Look below for the line containing "depsgraph = bpy.context.evaluated_depsgraph_get()" and the line containing "from the frame"; repeat exactly those two lines and all lines between them, and nothing else.

━━━━━ Data shown

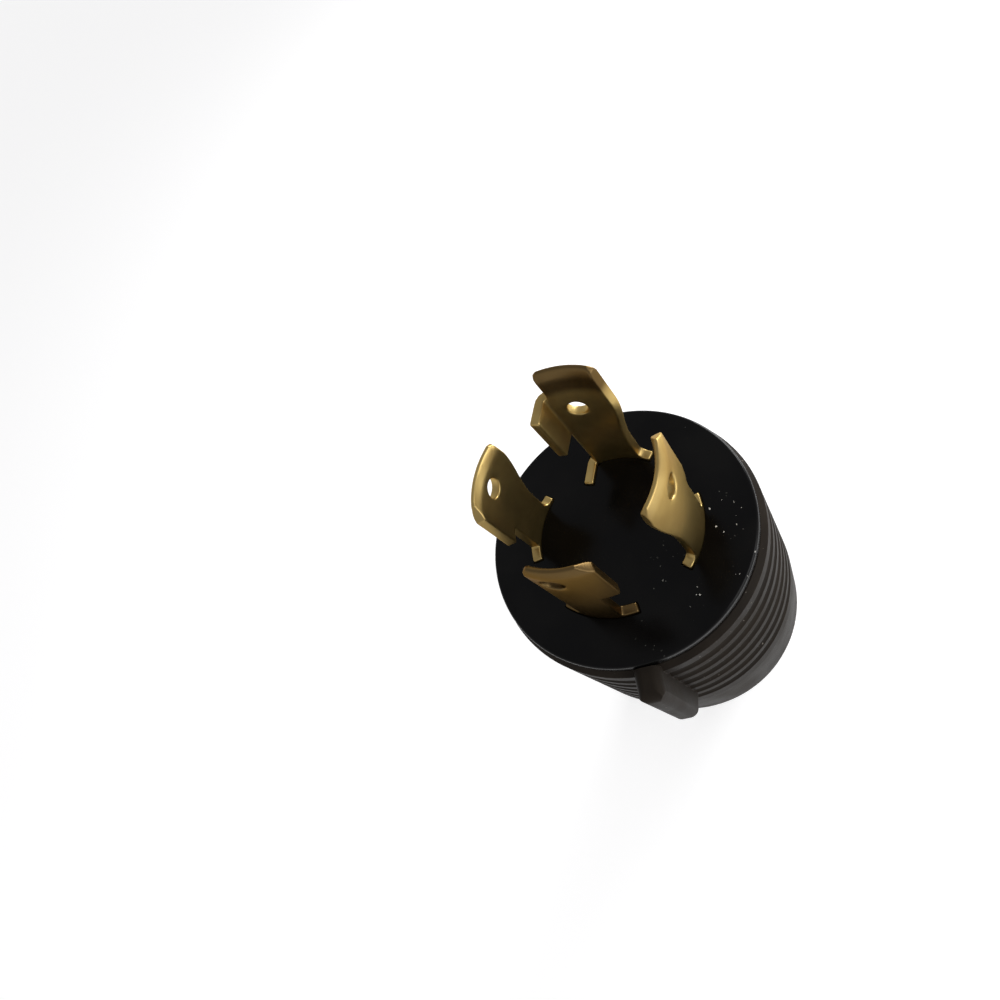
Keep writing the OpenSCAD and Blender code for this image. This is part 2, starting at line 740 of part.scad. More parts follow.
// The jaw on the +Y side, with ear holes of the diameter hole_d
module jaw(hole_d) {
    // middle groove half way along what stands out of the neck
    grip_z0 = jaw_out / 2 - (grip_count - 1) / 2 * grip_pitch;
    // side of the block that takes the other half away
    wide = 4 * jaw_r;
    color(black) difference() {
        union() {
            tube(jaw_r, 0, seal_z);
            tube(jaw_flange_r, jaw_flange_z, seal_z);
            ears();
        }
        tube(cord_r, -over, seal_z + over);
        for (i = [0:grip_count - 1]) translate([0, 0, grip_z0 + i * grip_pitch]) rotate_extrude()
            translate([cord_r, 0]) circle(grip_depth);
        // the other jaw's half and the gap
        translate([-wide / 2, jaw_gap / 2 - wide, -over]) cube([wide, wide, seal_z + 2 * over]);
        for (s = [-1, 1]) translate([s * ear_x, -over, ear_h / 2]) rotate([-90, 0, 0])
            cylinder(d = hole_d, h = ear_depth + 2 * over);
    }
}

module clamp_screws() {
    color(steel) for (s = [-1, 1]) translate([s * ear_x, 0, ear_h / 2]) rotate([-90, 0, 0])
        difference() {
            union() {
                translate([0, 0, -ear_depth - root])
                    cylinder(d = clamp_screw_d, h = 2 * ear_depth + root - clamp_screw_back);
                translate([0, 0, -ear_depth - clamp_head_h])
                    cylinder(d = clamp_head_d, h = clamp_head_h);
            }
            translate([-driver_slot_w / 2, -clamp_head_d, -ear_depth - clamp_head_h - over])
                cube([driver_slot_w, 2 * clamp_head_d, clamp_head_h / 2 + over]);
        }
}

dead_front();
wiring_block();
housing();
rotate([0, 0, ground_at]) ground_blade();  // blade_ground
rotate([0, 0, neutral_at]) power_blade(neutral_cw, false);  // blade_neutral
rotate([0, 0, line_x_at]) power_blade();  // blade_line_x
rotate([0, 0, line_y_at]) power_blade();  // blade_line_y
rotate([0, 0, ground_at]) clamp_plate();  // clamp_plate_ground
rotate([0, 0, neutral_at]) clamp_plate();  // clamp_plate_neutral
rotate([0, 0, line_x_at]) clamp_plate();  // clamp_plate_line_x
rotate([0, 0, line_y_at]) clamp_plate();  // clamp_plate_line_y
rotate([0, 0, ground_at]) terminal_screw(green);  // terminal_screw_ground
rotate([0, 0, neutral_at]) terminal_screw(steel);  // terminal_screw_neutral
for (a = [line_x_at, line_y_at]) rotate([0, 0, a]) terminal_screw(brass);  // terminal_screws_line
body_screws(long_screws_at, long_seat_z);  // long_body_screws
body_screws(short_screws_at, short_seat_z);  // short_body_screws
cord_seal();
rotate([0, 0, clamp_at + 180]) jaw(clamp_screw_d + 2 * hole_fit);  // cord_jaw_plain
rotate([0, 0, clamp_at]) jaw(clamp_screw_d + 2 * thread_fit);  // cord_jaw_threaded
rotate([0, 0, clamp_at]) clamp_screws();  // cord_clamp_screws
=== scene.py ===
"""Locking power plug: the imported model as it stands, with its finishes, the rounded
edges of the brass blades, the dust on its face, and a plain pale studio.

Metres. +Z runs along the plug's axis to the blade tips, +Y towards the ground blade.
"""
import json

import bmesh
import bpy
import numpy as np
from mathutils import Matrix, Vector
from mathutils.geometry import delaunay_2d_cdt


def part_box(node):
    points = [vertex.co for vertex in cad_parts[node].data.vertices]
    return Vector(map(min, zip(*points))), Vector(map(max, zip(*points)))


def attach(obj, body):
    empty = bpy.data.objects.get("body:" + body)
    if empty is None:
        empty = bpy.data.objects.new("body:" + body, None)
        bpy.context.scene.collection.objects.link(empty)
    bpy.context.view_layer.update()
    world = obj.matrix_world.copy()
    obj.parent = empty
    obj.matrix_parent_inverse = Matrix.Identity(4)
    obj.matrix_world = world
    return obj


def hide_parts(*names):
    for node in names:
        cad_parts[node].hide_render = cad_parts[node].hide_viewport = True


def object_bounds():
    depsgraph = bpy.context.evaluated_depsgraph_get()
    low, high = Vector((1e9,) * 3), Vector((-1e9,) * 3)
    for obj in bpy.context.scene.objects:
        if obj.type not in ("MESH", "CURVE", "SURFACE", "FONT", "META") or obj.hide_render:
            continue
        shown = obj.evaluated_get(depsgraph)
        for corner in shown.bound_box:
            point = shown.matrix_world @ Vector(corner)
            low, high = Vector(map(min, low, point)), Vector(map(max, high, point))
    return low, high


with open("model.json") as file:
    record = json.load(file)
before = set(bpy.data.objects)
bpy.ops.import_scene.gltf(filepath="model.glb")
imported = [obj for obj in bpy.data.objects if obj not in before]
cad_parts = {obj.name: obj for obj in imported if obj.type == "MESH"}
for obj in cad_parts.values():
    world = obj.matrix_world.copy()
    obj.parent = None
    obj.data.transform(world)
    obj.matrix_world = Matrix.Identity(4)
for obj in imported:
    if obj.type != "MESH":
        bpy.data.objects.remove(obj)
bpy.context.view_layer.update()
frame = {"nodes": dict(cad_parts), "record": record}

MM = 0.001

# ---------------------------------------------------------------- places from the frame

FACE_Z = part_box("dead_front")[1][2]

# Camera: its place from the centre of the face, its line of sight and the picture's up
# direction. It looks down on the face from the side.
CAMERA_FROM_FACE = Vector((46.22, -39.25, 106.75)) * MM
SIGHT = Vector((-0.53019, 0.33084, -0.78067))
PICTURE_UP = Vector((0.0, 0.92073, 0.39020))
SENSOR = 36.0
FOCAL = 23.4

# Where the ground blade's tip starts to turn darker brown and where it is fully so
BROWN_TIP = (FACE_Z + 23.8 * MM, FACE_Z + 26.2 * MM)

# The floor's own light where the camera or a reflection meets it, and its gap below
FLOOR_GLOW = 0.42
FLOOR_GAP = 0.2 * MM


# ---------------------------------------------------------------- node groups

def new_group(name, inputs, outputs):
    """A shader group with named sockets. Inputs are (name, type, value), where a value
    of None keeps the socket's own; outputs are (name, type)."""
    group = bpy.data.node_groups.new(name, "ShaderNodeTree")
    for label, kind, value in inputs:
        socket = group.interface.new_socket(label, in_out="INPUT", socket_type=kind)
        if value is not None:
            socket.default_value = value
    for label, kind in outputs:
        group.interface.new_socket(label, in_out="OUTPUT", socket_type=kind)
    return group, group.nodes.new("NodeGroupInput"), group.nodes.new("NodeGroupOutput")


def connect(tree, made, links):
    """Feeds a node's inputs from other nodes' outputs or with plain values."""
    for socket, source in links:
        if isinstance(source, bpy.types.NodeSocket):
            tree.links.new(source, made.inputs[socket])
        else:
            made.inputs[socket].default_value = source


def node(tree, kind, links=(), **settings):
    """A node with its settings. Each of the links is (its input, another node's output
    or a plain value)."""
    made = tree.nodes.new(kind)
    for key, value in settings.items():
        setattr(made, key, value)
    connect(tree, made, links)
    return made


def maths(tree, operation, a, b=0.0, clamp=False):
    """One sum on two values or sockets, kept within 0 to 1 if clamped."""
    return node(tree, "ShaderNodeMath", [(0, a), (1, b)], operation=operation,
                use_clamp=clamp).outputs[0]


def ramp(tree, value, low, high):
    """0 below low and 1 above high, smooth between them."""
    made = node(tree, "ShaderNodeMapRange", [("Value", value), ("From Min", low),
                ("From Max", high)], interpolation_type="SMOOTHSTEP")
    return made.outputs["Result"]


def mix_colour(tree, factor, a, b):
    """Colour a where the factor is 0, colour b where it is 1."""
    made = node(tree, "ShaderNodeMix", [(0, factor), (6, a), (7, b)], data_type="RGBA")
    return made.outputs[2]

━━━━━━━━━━

[Result of the task]
    depsgraph = bpy.context.evaluated_depsgraph_get()
    low, high = Vector((1e9,) * 3), Vector((-1e9,) * 3)
    for obj in bpy.context.scene.objects:
        if obj.type not in ("MESH", "CURVE", "SURFACE", "FONT", "META") or obj.hide_render:
            continue
        shown = obj.evaluated_get(depsgraph)
        for corner in shown.bound_box:
            point = shown.matrix_world @ Vector(corner)
            low, high = Vector(map(min, low, point)), Vector(map(max, high, point))
    return low, high


with open("model.json") as file:
    record = json.load(file)
before = set(bpy.data.objects)
bpy.ops.import_scene.gltf(filepath="model.glb")
imported = [obj for obj in bpy.data.objects if obj not in before]
cad_parts = {obj.name: obj for obj in imported if obj.type == "MESH"}
for obj in cad_parts.values():
    world = obj.matrix_world.copy()
    obj.parent = None
    obj.data.transform(world)
    obj.matrix_world = Matrix.Identity(4)
for obj in imported:
    if obj.type != "MESH":
        bpy.data.objects.remove(obj)
bpy.context.view_layer.update()
frame = {"nodes": dict(cad_parts), "record": record}

MM = 0.001

# ---------------------------------------------------------------- places from the frame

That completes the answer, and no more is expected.